In the course of casually browsing around online, and looking up "biodiesel" on Wikipedia, I came across a rather stunning figure. While traditional agricultural crops such as corn and soybeans are being aggressively promoted as feedstocks for biofuels such as ethanol and biodiesel, this research report suggests that algae may be a far more effective and efficient feedstock. Corn, it turns out, is the dismal loser in the productivity scale. It will yield a paltry 18 gallons of oil per acre per year. Soybeans are slightly better at 48 gallons. But the potential yield for micro algae is 5,000 to 15,000 gallons.

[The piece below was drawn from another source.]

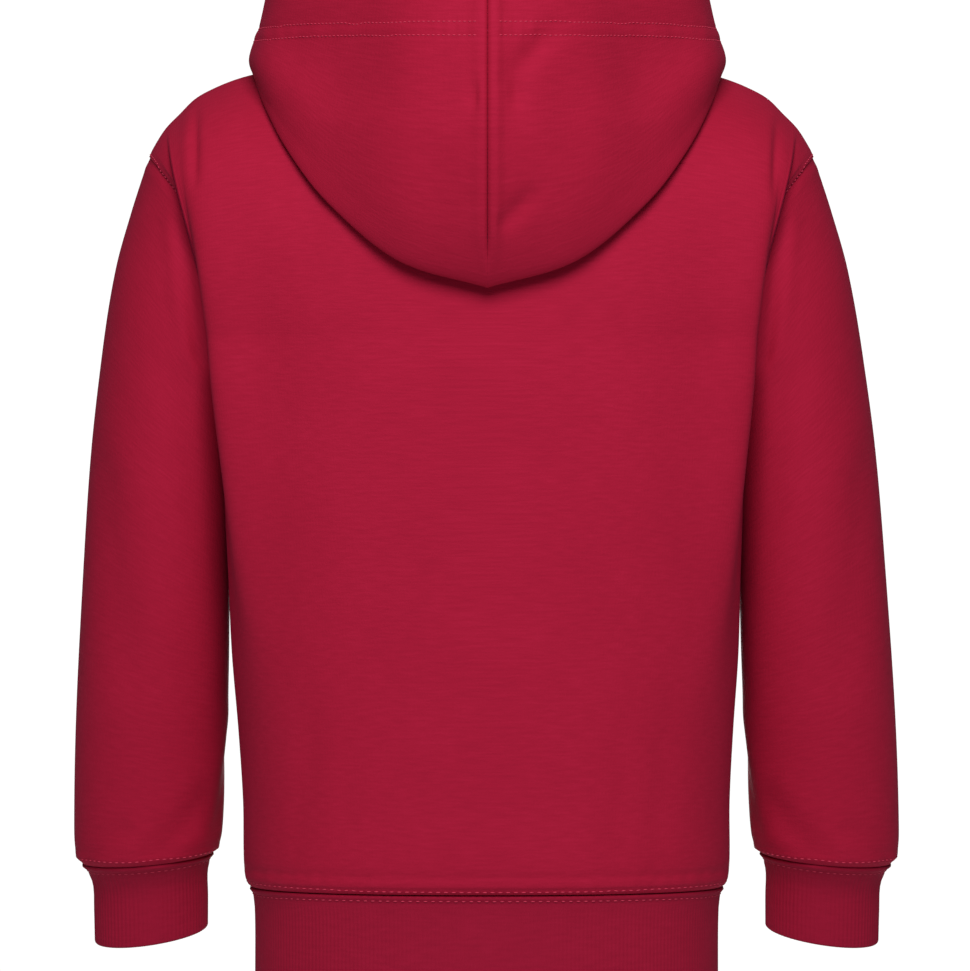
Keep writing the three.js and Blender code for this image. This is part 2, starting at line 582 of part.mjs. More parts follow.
// A point of the hood on the +X side. round is 0 at the throat and 1 at the centre seam, and
// along runs from the neck seam (0) to the rim (1).
function hoodSurface(round, along) {
  const way = round < 0.5 ? -1 : 1;
  const turn = Math.min(Math.abs(round - 0.5) * 2, 1);
  const { seam, crest, fold, belly, rim } = hoodProfile(turn, way);
  const out = crest.clone().sub(seam).setZ(0);
  const foldOut = belly.clone().sub(fold).setZ(0);
  const stand = seam.clone().lerp(crest, 0.5).addScaledVector(out, -STAND_IN);
  const over = crest.clone().lerp(fold, 0.12).add(vec(0, 0, OVER_LIFT));
  const descent = crest.clone().lerp(fold, 0.45).addScaledVector(out, DESCENT_OUT);
  const under = fold.clone().lerp(belly, 0.33).addScaledVector(foldOut, FOLD_BULGE);
  const lean = mix(RIM_LEAN.side, RIM_LEAN.middle, turn);
  const shoulder = belly.clone().lerp(rim, 0.5).addScaledVector(out.normalize(), lean);
  const stops = [seam, stand, crest, over, descent, fold, under, belly, shoulder, rim];
  const line = new THREE.CatmullRomCurve3(stops);
  return line.getPoint(THREE.MathUtils.clamp(along, 0, 1));
}

function hoodHalf(side) {
  const welt = CENTRE_SEAM_WELT;
  const grid = steps(0, 1, HOOD_ROWS).map((along) =>
    HOOD_ROUND.map((round) => {
      const point = hoodSurface(round, along);
      const normal = normalOf((v, u) => hoodSurface(u, v), along, round, -1);
      if (round === 0 || round === 1) normal.setX(0).normalize();
      if (along === 0) normal.setZ(0).normalize();
      point.z += HOOD_LIFT * (1 - fade(along, 0, LIFT_ENDS));
      const nearSeam = fade(along, welt.from, welt.to) * bell(point.x, welt.width);
      if (round > 0.5) point.addScaledVector(normal, welt.height * nearSeam);
      point.x += round === 0 ? FRONT_OPENING / 2 : 0;
      point.x = Math.max(point.x, SEAM_GAP / 2);
      return { point: onSide(point, side), normal: onSide(normal, side) };
    }),
  );
  return wall(grid, HOOD_CLOTH, false);
}

// Puts one piece in the hoodie.
function sew(hoodie, name, geometry, material) {
  const piece = new THREE.Mesh(geometry, material);
  piece.name = name;
  hoodie.add(piece);
}

const hoodie = new THREE.Group();
sew(hoodie, "body_back", bodyPanel(BACK_RISE), fleeceCloth);
sew(hoodie, "body_front", bodyPanel(FRONT_RISE), fleeceCloth);
for (const [name, side] of [["left", 1], ["right", -1]]) {
  sew(hoodie, `sleeve_${name}`, sleeve(side), fleeceCloth);
  sew(hoodie, `cuff_${name}`, cuff(side), ribCloth);
  sew(hoodie, `hood_${name}`, hoodHalf(side), fleeceCloth);
}
sew(hoodie, "hem_band", hemBand(), ribCloth);

export default hoodie;
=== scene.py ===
import math

import bmesh
import bpy
import numpy as np
from mathutils import Matrix, Vector
from mathutils.bvhtree import BVHTree


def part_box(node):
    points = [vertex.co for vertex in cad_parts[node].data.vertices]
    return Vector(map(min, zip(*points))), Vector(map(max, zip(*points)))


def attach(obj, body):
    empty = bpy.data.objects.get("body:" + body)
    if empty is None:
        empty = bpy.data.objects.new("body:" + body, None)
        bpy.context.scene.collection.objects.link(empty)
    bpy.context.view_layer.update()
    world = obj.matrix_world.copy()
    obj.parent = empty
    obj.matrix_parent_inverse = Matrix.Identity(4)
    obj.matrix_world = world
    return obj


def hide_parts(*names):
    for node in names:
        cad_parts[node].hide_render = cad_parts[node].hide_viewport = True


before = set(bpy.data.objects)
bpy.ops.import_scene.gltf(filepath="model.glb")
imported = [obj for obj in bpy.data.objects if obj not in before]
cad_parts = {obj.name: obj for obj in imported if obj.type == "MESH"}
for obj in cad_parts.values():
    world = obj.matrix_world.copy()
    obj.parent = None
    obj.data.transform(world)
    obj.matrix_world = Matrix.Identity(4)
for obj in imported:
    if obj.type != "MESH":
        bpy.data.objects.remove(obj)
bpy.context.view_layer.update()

# Back panel of the body. One layer of brushed sweatshirt fleece, smooth jersey side out,
# sewn at the side seams, armholes, sloping shoulders, shallow back neck and hem.
# It hangs filled out, and bellies past the armholes in a soft upright fold at each side.
MM = 0.001
FLEECE_THICK = 2.0 * MM


def table(names, rows):
    columns = list(zip(*rows))
    return {name: np.array(column, float) for name, column in zip(names.split(), columns)}


def read(rows, key, column, at):
    """One column of a table at values of its key, on a smooth curve through its rows."""
    keys, values = rows[key], rows[column]
    if keys[0] > keys[-1]:
        keys, values = keys[::-1], values[::-1]
    slopes = np.empty_like(values)
    slopes[1:-1] = (values[2:] - values[:-2]) / (keys[2:] - keys[:-2])
    slopes[0] = (values[1] - values[0]) / (keys[1] - keys[0])
    slopes[-1] = (values[-1] - values[-2]) / (keys[-1] - keys[-2])
    at = np.clip(at, keys[0], keys[-1])
    i = np.clip(np.searchsorted(keys, at, side="right") - 1, 0, len(keys) - 2)
    span = keys[i + 1] - keys[i]
    t = (at - keys[i]) / span
    return ((2 * t**3 - 3 * t**2 + 1) * values[i] + (t**3 - 2 * t**2 + t) * span * slopes[i]
            + (3 * t**2 - 2 * t**3) * values[i + 1] + (t**3 - t**2) * span * slopes[i + 1])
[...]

Why isn't this making headlines? Not to get all Oliver Stone on you, but there is an entrenched, wealthy agricultural lobby in the U.S. whose interests are heavily invested in corn and soybeans. Besides, from a marketing perspective, what's sexier? Quaint farmhouses next to bucolic fields of corn waving in the Midwestern wind, or a bunch of white coat-wearing geeks in the Arizona desert looking over acres of green, slimy goo? Whether or not this fits with our idealistic vision of agricultural Americana, the differences in production yields are too big to ignore.
If we're truly serious about liberating ourselves from the grips of third-world crackpots like Hugo Chavez and Mahmoud Ahmedinejad, we need to look past the easy, convenient answers presented to us by the big agri-lobby, and start taking a closer look at these heretofore obscure reports and studies on alternative fuels.